----- AVAILABLE DATA

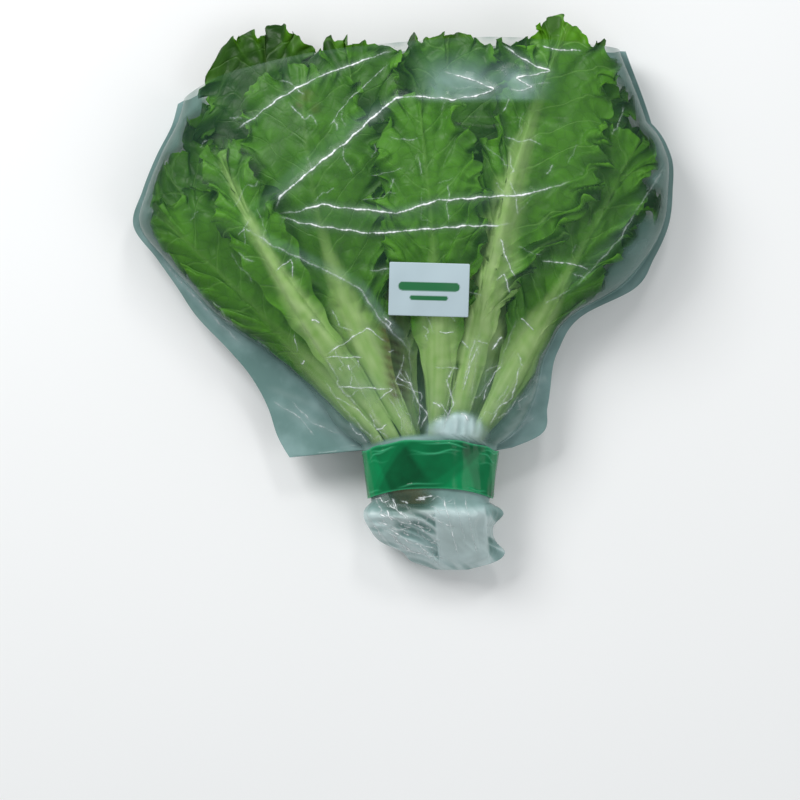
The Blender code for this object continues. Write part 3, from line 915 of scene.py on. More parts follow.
@dataclass
class Leaf:
    """One leaf of the head, over its CAD node of the same name.

    Its foot stands at across on the stump, from -1 to 1, and its midrib bends at knee and ends at tip.
    The layer counts from the resting side; left and right are half widths. The rib stands up by rib_up
    of its height, and its pale colour ends at the share rib_show of its length. A side widens later with
    a larger late, and droops back at the tip by droop.
    """

    name: str
    row: LeafRow
    across: float
    layer: float
    knee: Point
    tip: Point
    left: float
    right: float
    rib_up: float = 0.35
    rib: float = 3.4
    tone: float = 0.5
    rib_show: float = 0.55
    rib_fan: float = 1.0
    late: float = 1.0
    late_left: float = 1.0
    frill_start: float = 74.0
    droop: float = 0.44
    vein_show: float = 0.30
    index: int = 0
    thickness: float = 0.9
    plan: Array = field(default=None, repr=False)

    @property
    def phase(self) -> float:
        """Turn that sets this leaf's waves apart from the others'."""
        return GOLDEN_TURN * self.index

    def midrib(self) -> tuple[Sequence[Point], Array, Array]:
        """Line of the midrib.

        Returns:
            Its control points, fine parameters along it and the lengths at them.
        """
        base = (STUMP_X + STUMP_HALF_WIDTH * self.across, STUMP_TOP_Y + BASE_GAP)
        neck = (NECK_X + NECK_SPREAD * NECK_HALF_WIDTH * self.across, NECK_TOP_Y + NECK_LEAD)
        points = (base, neck, self.knee, self.tip)
        fine = np.linspace(0.0, 1.0, MIDRIB_STEPS)
        place, _ = bezier(points, fine)
        length = np.concatenate(([0.0], np.cumsum(np.linalg.norm(np.diff(place, axis=0), axis=1))))
        return points, fine, length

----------

Copy out the full material exactly as it appears.

◆ OUTPUT BELOW ◆
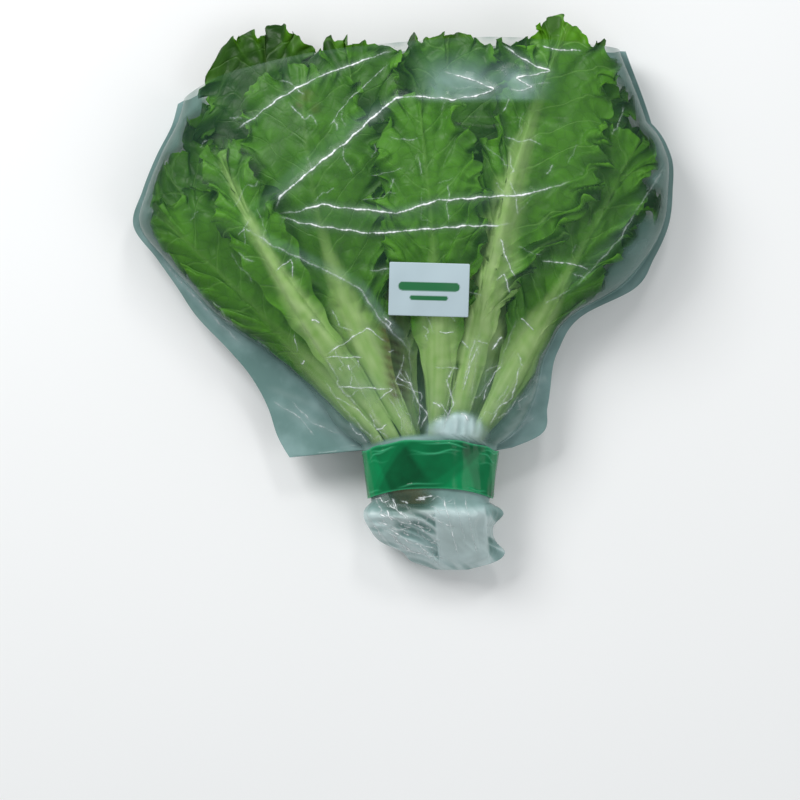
The Blender code for this object continues. Write part 3, from line 915 of scene.py on. More parts follow.
@dataclass
class Leaf:
    """One leaf of the head, over its CAD node of the same name.

    Its foot stands at across on the stump, from -1 to 1, and its midrib bends at knee and ends at tip.
    The layer counts from the resting side; left and right are half widths. The rib stands up by rib_up
    of its height, and its pale colour ends at the share rib_show of its length. A side widens later with
    a larger late, and droops back at the tip by droop.
    """

    name: str
    row: LeafRow
    across: float
    layer: float
    knee: Point
    tip: Point
    left: float
    right: float
    rib_up: float = 0.35
    rib: float = 3.4
    tone: float = 0.5
    rib_show: float = 0.55
    rib_fan: float = 1.0
    late: float = 1.0
    late_left: float = 1.0
    frill_start: float = 74.0
    droop: float = 0.44
    vein_show: float = 0.30
    index: int = 0
    thickness: float = 0.9
    plan: Array = field(default=None, repr=False)

    @property
    def phase(self) -> float:
        """Turn that sets this leaf's waves apart from the others'."""
        return GOLDEN_TURN * self.index

    def midrib(self) -> tuple[Sequence[Point], Array, Array]:
        """Line of the midrib.

        Returns:
            Its control points, fine parameters along it and the lengths at them.
        """
        base = (STUMP_X + STUMP_HALF_WIDTH * self.across, STUMP_TOP_Y + BASE_GAP)
        neck = (NECK_X + NECK_SPREAD * NECK_HALF_WIDTH * self.across, NECK_TOP_Y + NECK_LEAD)
        points = (base, neck, self.knee, self.tip)
        fine = np.linspace(0.0, 1.0, MIDRIB_STEPS)
        place, _ = bezier(points, fine)
        length = np.concatenate(([0.0], np.cumsum(np.linalg.norm(np.diff(place, axis=0), axis=1))))
        return points, fine, length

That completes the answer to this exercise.